La formation et la reconversion des joueurs professionnels font également l’objet d’une attention particulière. Des programmes sont mis en place pour permettre aux e-sportifs de développer des compétences transférables et de préparer leur après-carrière.
Les enjeux économiques
L’encadrement des compétitions e-sport a également des implications économiques importantes. La clarification du cadre juridique favorise les investissements dans le secteur, en offrant une meilleure visibilité aux sponsors et aux diffuseurs. Elle permet aussi de mieux définir la répartition des revenus entre les différents acteurs : organisateurs, équipes, joueurs et éditeurs de jeux.
La question des droits de diffusion est particulièrement sensible. Avec l’explosion des audiences, notamment sur les plateformes de streaming, les enjeux financiers sont considérables. Un encadrement clair de ces droits est essentiel pour assurer un développement pérenne du secteur.
Vers une reconnaissance olympique ?
L’ultime étape de la structuration de l’e-sport pourrait être sa reconnaissance comme discipline olympique. Si le chemin est encore long, des discussions sont en cours avec le Comité International Olympique. Cette perspective soulève de nombreuses questions, notamment sur le choix des jeux qui pourraient intégrer le programme olympique et sur l’adaptation des règles du mouvement olympique aux spécificités de l’e-sport.
L’inclusion de l’e-sport aux Jeux Asiatiques de 2022 marque une étape importante dans cette direction, offrant un terrain d’expérimentation pour une potentielle intégration future aux Jeux Olympiques.

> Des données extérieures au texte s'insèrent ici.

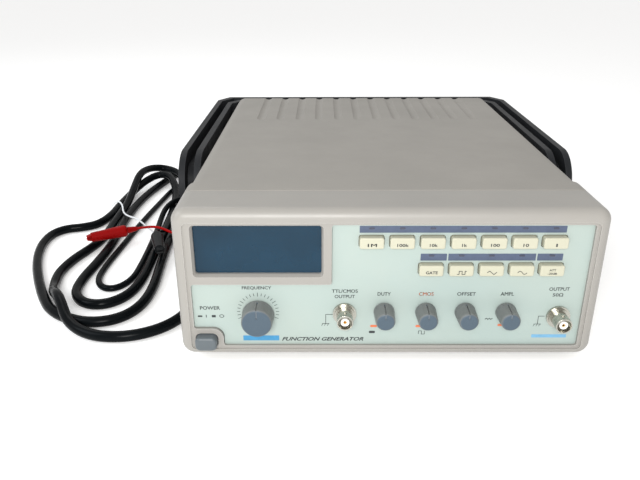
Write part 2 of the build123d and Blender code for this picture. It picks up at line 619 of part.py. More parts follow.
def make_plug():
    """Moulded three-pin plug lying beside the case, pins to the back, cord and relief to the front."""
    body = along_y(Pos(PLUG_X, PLUG_Z) * RectangleRounded(30.0, 22.0, 5.0), PLUG_Y, PLUG_Y + 32)
    body = fillet(edges_at(body, Axis.Y, PLUG_Y + 32), 1.2)
    body = fillet(edges_at(body, Axis.Y, PLUG_Y), 3.0)
    relief = loft([Plane.XZ.offset(-(PLUG_Y + 1)) * Pos(PLUG_X, PLUG_Z) * Circle(6.5),
                   Plane.XZ.offset(-(PLUG_Y - 23)) * Pos(PLUG_X, PLUG_Z) * Circle(CORD_RADIUS + 0.9)])
    body += relief
    for dx, dz, wide, tall in ((-6.3, -3, 1.6, 6.2), (6.3, -3, 1.6, 6.2), (0, 5, 6.2, 1.6)):
        x, z = PLUG_X + dx, PLUG_Z + dz
        body += block(x - wide / 2, x + wide / 2, PLUG_Y + 31, PLUG_Y + 50, z - tall / 2, z + tall / 2)
    return body


HANK_HEIGHT = 7.7
HANK_OUTLINE = [
    (-213, 198), (-230, 190), (-241, 168), (-244, 130), (-243, 72), (-262, 49), (-280, 40), (-284, 10),
    (-277, -20), (-262, -57), (-246, -84), (-234, -110), (-218, -125), (-194, -128), (-172, -122),
    (-160, -102), (-159.5, -60), (-162, -30), (-165.5, 0), (-165.5, 38), (-161, 45), (-161, 104), (-170, 134),
    (-180, 168), (-194, 192),
]
CROSSINGS = [                                 # where strands lie over each other: four corners and the top
    ((-190, 150), (-194, 192), (-213, 196), (-232, 160), 16.0),
    ((-238, -92), (-224, -86), (-203, -116), (-217, -121), 15.0),
    ((-188, 78), (-162, 82), (-162, 104), (-184, 112), 13.0),
]


def make_hank():
    """The outer shape of both leads' loops: one strand high, and higher where they cross."""
    body = along_z(fillet(make_face(Polyline(*HANK_OUTLINE, close=True)).vertices(), 3.0), 0, HANK_HEIGHT)
    body = fillet(edges_at(body, Axis.Z, HANK_HEIGHT), 2.0)
    for *corners, top in CROSSINGS:
        plan = fillet(make_face(Polyline(*corners, close=True)).vertices(), 3.0)
        body += fillet(edges_at(along_z(plan, 1.0, top), Axis.Z, top), 2.0)
    return body


# ---- test lead: plug on the rear socket, cable, split, and a red and a black clip ----
LEAD_END = REAR_FACE + 50.0
SPLIT = (-157.5, 52.0, 3.4)                   # rear end of the moulded split
SPLIT_LONG = 18.0
LEAD_ROUTE = [
    (SYNC_X, LEAD_END, SYNC_Z), (-36, 216, 37), (-46, 234, 24), (-66, 240, 10), (-90, 232, LEAD_RADIUS),
    (-114, 219, LEAD_RADIUS), (-138, 208, LEAD_RADIUS), (-160, 195, LEAD_RADIUS), (-178, 177, LEAD_RADIUS),
]
RED_CLIP = (-199.1, 19.1, 13.0)               # where the wire enters the red boot, and its direction
RED_WAY = (-0.86, -0.51)
BLACK_CLIP = (-180.4, 11.1, 13.0)
BLACK_WAY = (0.30, -0.955)
RED_ROUTE = [
    (SPLIT[0] + 2.2, SPLIT[1] - SPLIT_LONG, SPLIT[2]), (-154, 22, 5), (-158, 11, 10), (-167, 9, 13.5),
    (-178, 18, 14.5), (-189, 22.5, 13.5), RED_CLIP,
]
BLACK_ROUTE = [
    (SPLIT[0] - 2.2, SPLIT[1] - SPLIT_LONG, SPLIT[2]), (-160.2, 26.5, 6.2), (-168.5, 21.5, 9.9),
    (-178, 18.3, 10.7),
    BLACK_CLIP,
]


def make_lead_plug():
    """Cable plug pushed over the rear socket."""
    def ring(outer, inner, y0, y1):
        return rod_y(SYNC_X, SYNC_Z, outer, REAR_FACE + y0, REAR_FACE + y1) - \
            rod_y(SYNC_X, SYNC_Z, inner, REAR_FACE + y0 - 1, REAR_FACE + y1 + 1)
    sleeve = ring(7.3, 5.8, 3.6, 14.5)
    inner = ring(3.9, 2.8, BNC_REACH - 4.6, 14.5)
    body = rod_y(SYNC_X, SYNC_Z, 7.0, REAR_FACE + 13.5, REAR_FACE + 26)
    boot = loft([Plane.XZ.offset(-(REAR_FACE + 25)) * Pos(SYNC_X, SYNC_Z) * Circle(5.5),
                 Plane.XZ.offset(-LEAD_END) * Pos(SYNC_X, SYNC_Z) * Circle(LEAD_RADIUS + 0.9)])
    return sleeve + inner + body + boot


def make_split():
    """The moulded joint where the cable parts into two wires."""
    x, y, z = SPLIT
    return along_y(Pos(x, z) * RectangleRounded(9.0, 6.5, 3.0), y - SPLIT_LONG, y)


def make_clip(entry, way):
    """Crocodile clip: a soft boot over nearly all of it, then the jaws' tips, built along +X."""
    boot = loft([Plane.YZ * Circle(5.2), Plane.YZ.offset(30) * Circle(4.0)])
    boot = fillet(edges_at(boot, Axis.X, 0), 3.0)
    tail = loft([Plane.YZ.offset(-8) * Circle(WIRE_RADIUS + 0.8), Plane.YZ.offset(2) * Circle(3.2)])
    clip = boot + tail
    for side in (-1, 1):
        profile = Polyline((29, side * 0.4), (33.4, side * 0.4), (34, side * 1.4), (32, side * 2.2),
                           (29, side * 2.8), close=True)
        clip += extrude(Plane.XZ * make_face(profile), amount=2.2, both=True)
    angle = math.degrees(math.atan2(way[1], way[0]))
    return Pos(*entry) * Rot(0, 0, angle) * Pos(8, 0, 0) * clip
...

L’encadrement des compétitions e-sport est un processus complexe et en constante évolution. Il nécessite une collaboration étroite entre les pouvoirs publics, les acteurs du secteur et les instances sportives traditionnelles. Si de nombreux défis restent à relever, les avancées réalisées ces dernières années témoignent d’une volonté commune de professionnaliser et de légitimer cette pratique en plein essor. L’enjeu est de taille : permettre à l’e-sport de se développer dans un cadre sain et équitable, tout en préservant la passion et la créativité qui font son succès.